For Judice, it's a good start. He also knows he's facing an uphill climb in the coming months and years before the Duson PD is up to the standards he's come to expect in his time at the Lafayette Parish Sheriff's Office.
"The evidence room is in need of serious professionalization, there's no order, everything’s just stacked randomly. I want to start by putting all the evidence in numerical order based on case numbers," says Judice as he runs through his long list of priorities for the department. "This is also a department that was never media-friendly. They saw the media as the enemy, but the public has a right to know, and that's how we're going to operate from here on. We have a substandard policy manual. I also want our officers to start submitting their reports within five days. These two guys now, they have a lot of heart — just look at what they've done for the department over the last four months — they're professional, but they also need the right guidance. Right now, it's taking about 20 days to get reports submitted, which means if you get in an accident in Duson, you'll be waiting around a month just to get your accident report."

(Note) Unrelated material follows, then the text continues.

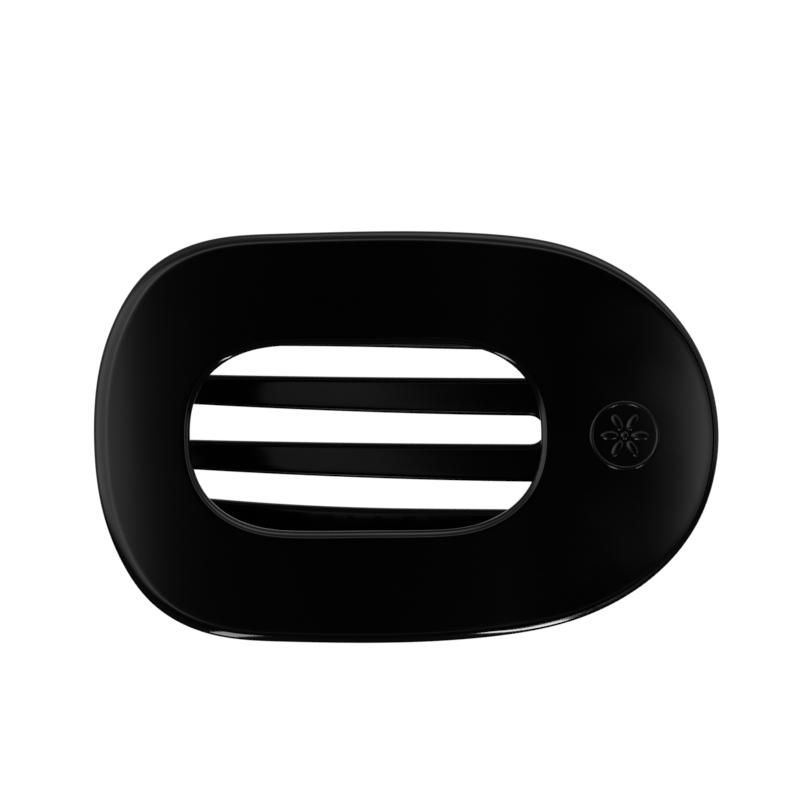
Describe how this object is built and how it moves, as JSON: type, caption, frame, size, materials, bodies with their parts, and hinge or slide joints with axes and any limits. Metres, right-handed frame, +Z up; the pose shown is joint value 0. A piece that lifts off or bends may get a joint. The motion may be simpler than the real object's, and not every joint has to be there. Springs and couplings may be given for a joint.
{
  "type": "claw hair clip",
  "caption": "Flat oval claw clip for hair: an arched cover plate with a long slot, hinged over a comb of hooked tines and held shut by a coil spring.",
  "frame": {"origin": "under the middle of the clip, on the surface that it lies on", "axes": "+X along the clip towards the thumb end, +Y across it, +Z up out of the cover plate's outer side; the clip lies on its comb jaw"},
  "size_m": [0.089, 0.059, 0.0216],
  "materials": {
    "cover": "polished black moulding",
    "comb": "polished black moulding",
    "pin": "drawn steel pin",
    "spring": "bright spring wire"
  },
  "bodies": {
    "comb": {"comb_jaw": "comb", "hinge_pin": "pin", "torsion_spring": "spring"},
    "cover": {"cover_plate": "cover"}
  },
  "joints": [
    {"name": "jaw_hinge", "type": "hinge", "parent": "comb", "child": "cover", "pos_m": [0.027, 0, 0.01425], "axis": [0, 1, 0], "range_deg": [0, 38], "stiffness_Nm_per_rad": 0.2, "springref_deg": -31.51, "deforming": ["torsion_spring"]}
  ]
}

Judice's priority list is long, and daunting, but he says he's ready to meet it.
"In my 30 years I’ve seen personally how [the Lafayette Parish Sheriff's Office has] come such a long way, especially when you compare it to other sheriff’s offices like in Iberia and Vermilion parishes. It’s just a huge difference in the way things are done; throughout the region, they’re talked about it for being so progressive," explains Judice.
"Something I’ll take away from working under Sheriff [Mike] Neustrom is how to make effective change by saying, ‘Here’s the end goal, but let’s not take a leap to get there, but instead let's set several small objectives to accomplish at a time so instead of feeling overwhelmed, the staff can see the progress they're making. It works," Judice continues. "There's a lot of things we'll have to do to get this department where it needs to be, but the good news is this community here in Duson is ready and behind us."